### Items from a data source
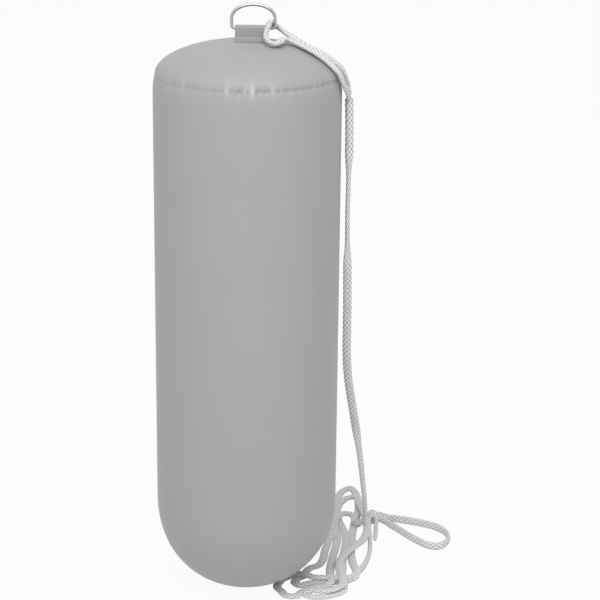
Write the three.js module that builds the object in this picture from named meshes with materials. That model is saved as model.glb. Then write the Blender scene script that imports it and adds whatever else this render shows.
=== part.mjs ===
// Inflated boat fender: a tall PVC envelope with a welded top disc, a webbing tab with a steel
// D-ring, an inflation valve and a braided line with an eye at each end.
// Units are millimetres and +Z is up. The origin is the top of the D-ring's opening, where the
// fender hangs. Inside the group, x and y are measured from the envelope's axis and z from the
// lowest point of the envelope; +X is to the right and -Y is the front.
import * as THREE from "three";

// Envelope
const BODY_RADIUS = 100;
const BOTTOM_DEPTH = 106;
const BOTTOM_FULLNESS = 2.2;
const SEAM_HEIGHT = 580;
const SEAM_RADIUS = 98;
const SHOULDER_LENGTH = 18;
const DOME_RISE = 36;
const SEAM_GROOVE_DEPTH = 1.4;
const SEAM_GROOVE_WIDTH = 2.6;
const GATHER_HEIGHT = 1.5;
const GATHER_REACH = 9;
const GATHER_COUNT = 24;
const GATHER_GROUPS = 6;
const GATHER_TURN = 3.75;
const SEGMENTS_PER_GATHER = 4;
const BOTTOM_STEPS = 8;
const DOME_STEPS = 7;

// Fits between pieces
const CLEARANCE = 0.3;

// Reinforcing patch and tab on the crown
const PATCH_RADIUS = 30;
const PATCH_THICKNESS = 0.8;
const TAB_WIDTH = 32;
const TAB_SHEET = 1.2;
const TAB_FOOT_LENGTH = 14;
const TAB_OFFSET = 2.8;
const TAB_NECK = 7.45;
const TAB_FLARE = 1.6;

// D-ring
const RING_OFFSET = 6;
const RING_WIRE = 3.5;
const RING_INNER_WIDTH = 42;
const RING_LEG = 10.6;
const RING_ARCH_RISE = 14.05;
const RING_CORNER = 3.4;
const RING_STEPS = 64;

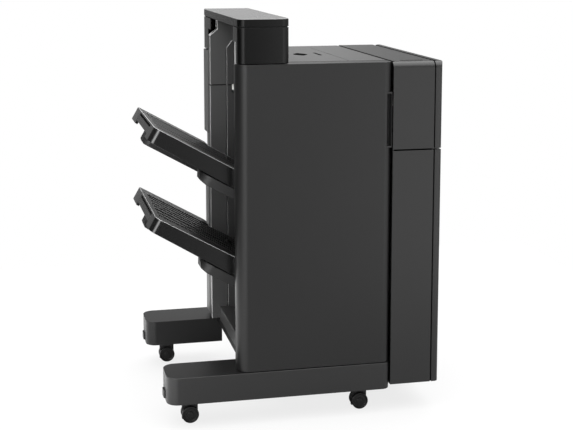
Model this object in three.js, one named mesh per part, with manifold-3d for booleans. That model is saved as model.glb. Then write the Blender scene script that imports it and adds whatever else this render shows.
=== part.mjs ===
// Floor-standing stapling and stacking finisher for an office laser printer.
// Millimetres, +Z up. While it is built, X runs right from the left edge of the front door,
// Y runs back from the front face of the front leg, and Z is the height above the floor.
// The finished group is shifted so that its origin is at the middle of its footprint.

import * as THREE from 'three';
import { mergeVertices } from 'three/addons/utils/BufferGeometryUtils.js';
import Module from 'manifold-3d';

// Heights above the floor and of what stands on it
const casterHeight = 65.8;
const legHeight = 71.1;
const doorHeight = 788;
const headHeight = 113.6;
const capHeight = 20;
const seam = 1.5;
const capSeam = 2;

// Widths, from left to right
const towerWidth = 403.7;
const dockGap = 2.8;
const dockWidth = 113.3;
const panelSeam = 3.5;
const panelThickness = 16.1;

// Depths, from front to back
const legWidth = 118;
const legPitch = 486;
const doorSetback = 3.8;
const bodyDepth = 551.2;

// Stock and clearances
const wall = 3;
const sheet = 2.5;
const fit = 0.3;
const running = 0.4;
const overrun = 5;

// Legs
const legReach = 182;
const legRadius = 30;
const legRightRadius = 20;
const rearLegEnd = 40;
const rearFootLength = 130;
const beamWidth = 60;
const beamHeight = 54;
const beamWall = 3;
const beamEndInset = 34;
const riserWidth = 22;
const bumperReach = 5;
const bumperWidth = 30;
const bumperHeight = 20;
const bumperRise = 6;

// Casters, each a pair of wheels on one axle under a hood
const casterInset = 64;
const casterRightInset = 69.1;
const wheelRadius = 22.4;
const wheelWidth = 11;
const wheelGap = 12;
const wheelSides = 16;
const hubRadius = 9;
const axleRadius = 3.2;
const hoodWidth = 10;
const hoodHalfLength = 20.5;
const hoodRoof = 15.5;
const hoodClearance = 4.5;
const hoodDrop = 14;
const stemRadius = 5;
const stemLength = 26;
const casterTrail = 6;

// Base frame and the bottom of the paper bay
const panBottom = 133.7;
const panHeight = 16.0;
const floorThickness = 3;
const sillSetback = 24;
const sillTop = 190;

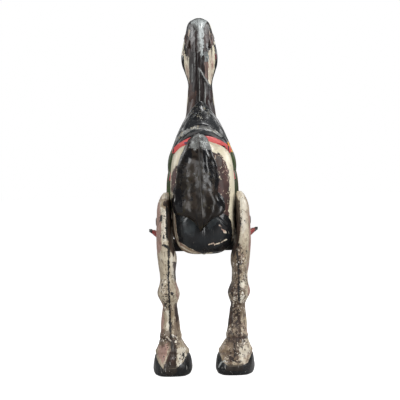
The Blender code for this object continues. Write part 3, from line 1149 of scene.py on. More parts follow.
MANE_FINISH = Finish(
    "worn dark mane enamel", (0.022, 0.016, 0.015), (0.006, 0.005, 0.005), rough=0.34, shine=0.14,
    gloss=0.06,
    gloss_rough=0.2, grain=26.0, stretch=(1.0, 1.0, 0.16),
    scratch_tone=(0.11, 0.1, 0.1), crackle=0.15, crackle_tone=BLACK,
    coats=(
        Coat(BLACK, SOOT, "strands", rough=0.34, rise=-0.5, gloss=0.1, strength=0.9),
        *HEAD_COATS,
        Coat(BLUE, GREY_DIM, "cheek_blue", rough=0.35, ragged=0.15, gloss=0.3),
        Coat((0.17, 0.085, 0.065), BROWN, "cheek_brown", rough=0.4),
        # Grey locks, ear ridges and seam line on the mane, with a painted highlight streak down the
        # neck
        Coat(GREY, GREY_DIM, "grey_locks_and_sheen", rough=0.4, ragged=0.1, scale=160, rise=0.4),
        Coat(BLACK, BLACK, "lock_tip", rough=0.25, ragged=0.1, rise=0.3, gloss=0.5),
    ),
)
SADDLE_FINISH = Finish(
    "worn black saddle enamel", (0.01, 0.011, 0.013), BLACK, rough=0.26, shine=0.34, gloss=0.45,
    gloss_rough=0.22,
    scratches=0.35, scratch_tone=(0.16, 0.165, 0.165), crackle=0.2, crackle_tone=(0.05, 0.05, 0.05),
    coats=(
        Coat((0.055, 0.06, 0.062), INK, "seat_grey", rough=0.34, ragged=0.8, scale=50,
            strength=0.35, gloss=0.25),
        Coat(GOLD, GREY, "gold_specks", flecks=0.34, fleck_scale=480, rough=0.45, ragged=0.4,
            rise=-0.3),
        Coat(SILVER, GREY, "gold_specks", flecks=0.26, fleck_scale=620, rough=0.45, ragged=0.4,
            rise=-0.3),
        Coat(GREY_DIM, INK, "cantle_rib", rough=0.35, strength=0.8, rise=0.3, gloss=0.3),
        # The cantle's pale band is a painted highlight on its top, speckled with worn silver
        Coat(GREY, GREY_DIM, "cantle", rough=0.42, ragged=0.5, scale=130, strength=0.7, rise=-0.2,
            gloss=0.2),
        Coat(SILVER, GOLD, "cantle", flecks=0.5, fleck_scale=330, rough=0.42, ragged=0.2,
            rise=-0.2),
        # Pale lines along the saddle's edges, both worn edges and painted highlights, and two
        # painted glints on the pommel
        Coat(GREY, GREY_DIM, "saddle_edge_wear_and_glints", rough=0.4, ragged=0.3, scale=160, strength=0.3,
            rise=-0.2),
        Coat(GREY, TAN, flecks=0.1, fleck_scale=300, rough=0.45, rise=-0.3),
        Coat(GREEN, GREEN_DIM, "skirt", rough=0.4, ragged=0.1, scale=120, rise=-0.3, gloss=0.15),
        Coat(YELLOW, (0.6, 0.26, 0.02), "side_yellow", rough=0.4, ragged=0.1, scale=140, rise=0.3),
        Coat(CORAL, ORANGE, "side_red", rough=0.4, ragged=0.14, scale=140, rise=0.3),
    ),
)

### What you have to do
Copy the lines from the start of the data verbatim, stopping after the line containing "Model this object".

### Answer to this problem
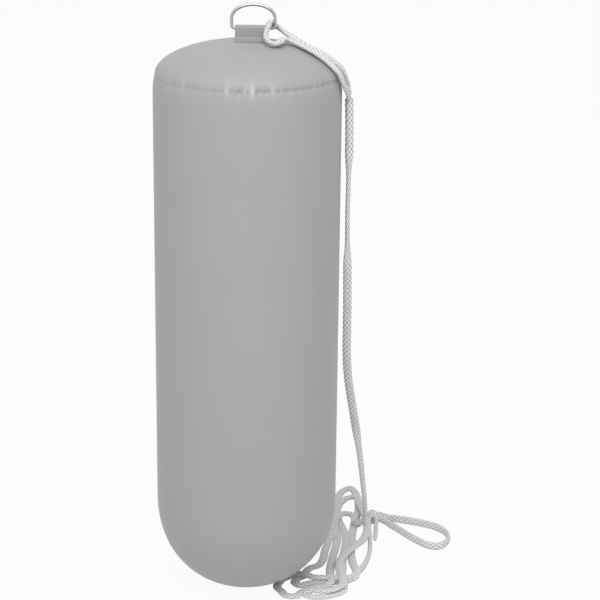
Write the three.js module that builds the object in this picture from named meshes with materials. That model is saved as model.glb. Then write the Blender scene script that imports it and adds whatever else this render shows.
=== part.mjs ===
// Inflated boat fender: a tall PVC envelope with a welded top disc, a webbing tab with a steel
// D-ring, an inflation valve and a braided line with an eye at each end.
// Units are millimetres and +Z is up. The origin is the top of the D-ring's opening, where the
// fender hangs. Inside the group, x and y are measured from the envelope's axis and z from the
// lowest point of the envelope; +X is to the right and -Y is the front.
import * as THREE from "three";

// Envelope
const BODY_RADIUS = 100;
const BOTTOM_DEPTH = 106;
const BOTTOM_FULLNESS = 2.2;
const SEAM_HEIGHT = 580;
const SEAM_RADIUS = 98;
const SHOULDER_LENGTH = 18;
const DOME_RISE = 36;
const SEAM_GROOVE_DEPTH = 1.4;
const SEAM_GROOVE_WIDTH = 2.6;
const GATHER_HEIGHT = 1.5;
const GATHER_REACH = 9;
const GATHER_COUNT = 24;
const GATHER_GROUPS = 6;
const GATHER_TURN = 3.75;
const SEGMENTS_PER_GATHER = 4;
const BOTTOM_STEPS = 8;
const DOME_STEPS = 7;

// Fits between pieces
const CLEARANCE = 0.3;

// Reinforcing patch and tab on the crown
const PATCH_RADIUS = 30;
const PATCH_THICKNESS = 0.8;
const TAB_WIDTH = 32;
const TAB_SHEET = 1.2;
const TAB_FOOT_LENGTH = 14;
const TAB_OFFSET = 2.8;
const TAB_NECK = 7.45;
const TAB_FLARE = 1.6;

// D-ring
const RING_OFFSET = 6;
const RING_WIRE = 3.5;
const RING_INNER_WIDTH = 42;
const RING_LEG = 10.6;
const RING_ARCH_RISE = 14.05;
const RING_CORNER = 3.4;
const RING_STEPS = 64;

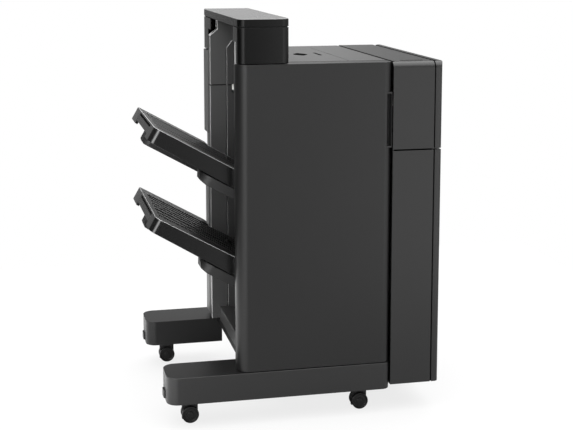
Model this object in three.js, one named mesh per part, with manifold-3d for booleans. That model is saved as model.glb. Then write the Blender scene script that imports it and adds whatever else this render shows.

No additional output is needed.